Football
Graham Hays, ESPN.com 5y

It would be a big mistake for the U.S. to overlook a Spanish team on the rise

REIMS, France -- It is a country with a passion for soccer, a history of success in the men's game and globally revered club teams that are finally investing resources in the women's game. It is a country with one of the largest populations in Europe and an ample potential talent pool.

And it is a country that now stands in the way of American hegemony in the sport and American success in this Women's World Cup.

But we're not talking France, not yet anyway. On Monday (6 p.m. local, noon ET), the U.S. takes on Spain in the round of 16.

For all the anticipation surrounding a potential Paris quarterfinal between France and the United States, the two pre-tournament favorites, both drew difficult opponents in the opening knockout round. In France's case, the team had to hold off Marta and her Brazilian team that never received the consistent support it needed to turn potential into a permanent place atop the sport.

In present form, Spain is an unfinished product. Ranked 13th in the world, the Spanish finished second behind Germany in Group B. They had at least 59 percent of possession in each of their three group games, including during a narrow loss to Germany, and completed 813 more passes than their opponents. But for all that time with the ball, they scored just three goals.

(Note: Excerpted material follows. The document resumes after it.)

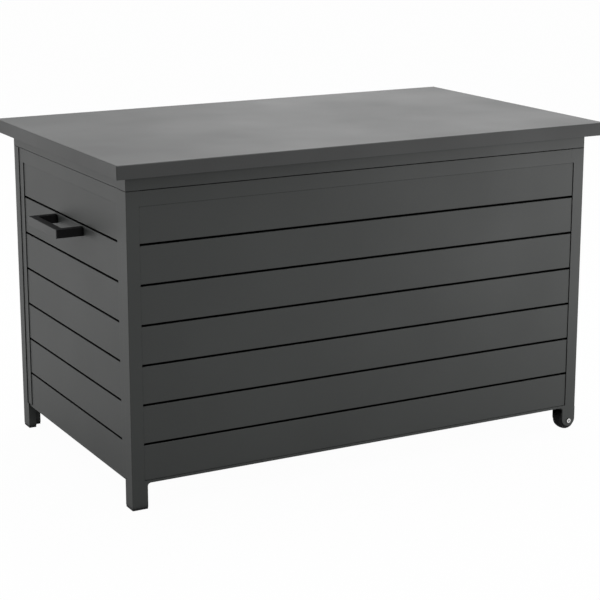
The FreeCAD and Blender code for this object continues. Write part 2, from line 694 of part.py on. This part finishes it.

It was much the same story when the U.S. beat Spain 1-0 in January, their only prior meeting. The Americans earned the win, but they didn't break Spain's will.

Ali Krieger wasn't part of that January trip, but the American defender who has more playing experience in Europe than most knows what to expect.

"Incredible team, very crafty, very technical, very smart on the ball and intelligent in their decision-making," Krieger said Saturday. "Their whole team, they play with such confidence on the ball."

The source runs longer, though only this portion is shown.